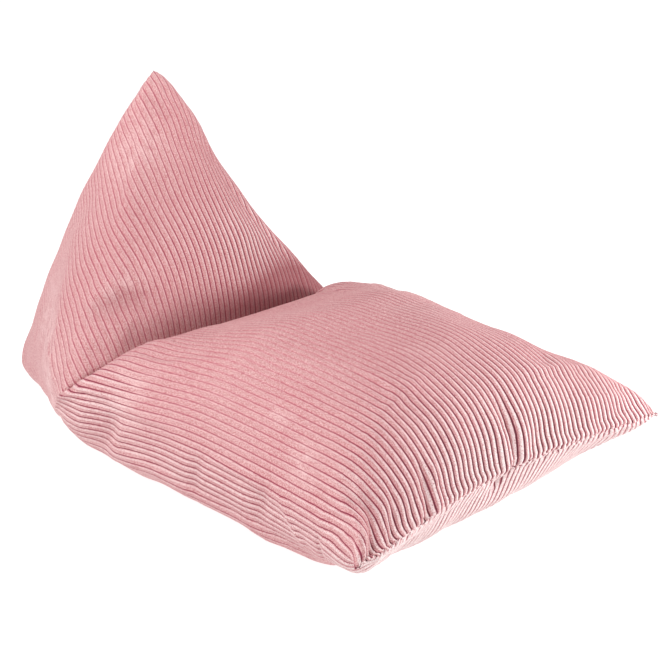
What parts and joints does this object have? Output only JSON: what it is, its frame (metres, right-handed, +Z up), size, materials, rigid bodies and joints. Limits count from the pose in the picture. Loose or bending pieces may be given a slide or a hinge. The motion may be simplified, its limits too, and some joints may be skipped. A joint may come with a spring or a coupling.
{
  "type": "bean bag lounger",
  "caption": "Floor lounger: a filled corduroy tube with a low crowned seat, a crease behind it and a back that rises to a peak.",
  "frame": {"origin": "middle of the bounding box's base, on the surface that the lounger lies on", "axes": "+Z up, the front seam towards -Y, the peak and the tail towards +Y, the sitter's width along X"},
  "size_m": [0.593, 1.015, 0.506],
  "materials": {
    "corduroy": "dusty pink wide-wale corduroy, matt with a soft pile sheen"
  },
  "bodies": {
    "root": {"lounger": "corduroy"}
  },
  "joints": []
}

[What you have to do]: Word for word, restate all of the data shown above.

[Result of the exercise]:
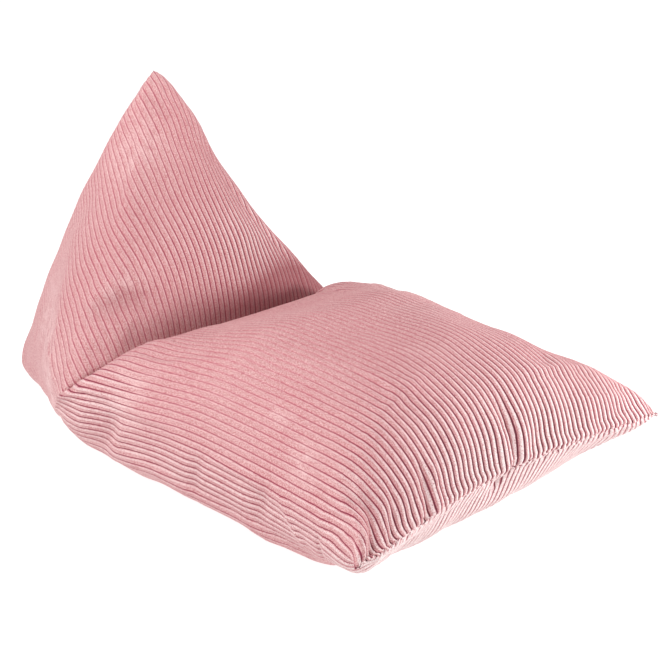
What parts and joints does this object have? Output only JSON: what it is, its frame (metres, right-handed, +Z up), size, materials, rigid bodies and joints. Limits count from the pose in the picture. Loose or bending pieces may be given a slide or a hinge. The motion may be simplified, its limits too, and some joints may be skipped. A joint may come with a spring or a coupling.
{
  "type": "bean bag lounger",
  "caption": "Floor lounger: a filled corduroy tube with a low crowned seat, a crease behind it and a back that rises to a peak.",
  "frame": {"origin": "middle of the bounding box's base, on the surface that the lounger lies on", "axes": "+Z up, the front seam towards -Y, the peak and the tail towards +Y, the sitter's width along X"},
  "size_m": [0.593, 1.015, 0.506],
  "materials": {
    "corduroy": "dusty pink wide-wale corduroy, matt with a soft pile sheen"
  },
  "bodies": {
    "root": {"lounger": "corduroy"}
  },
  "joints": []
}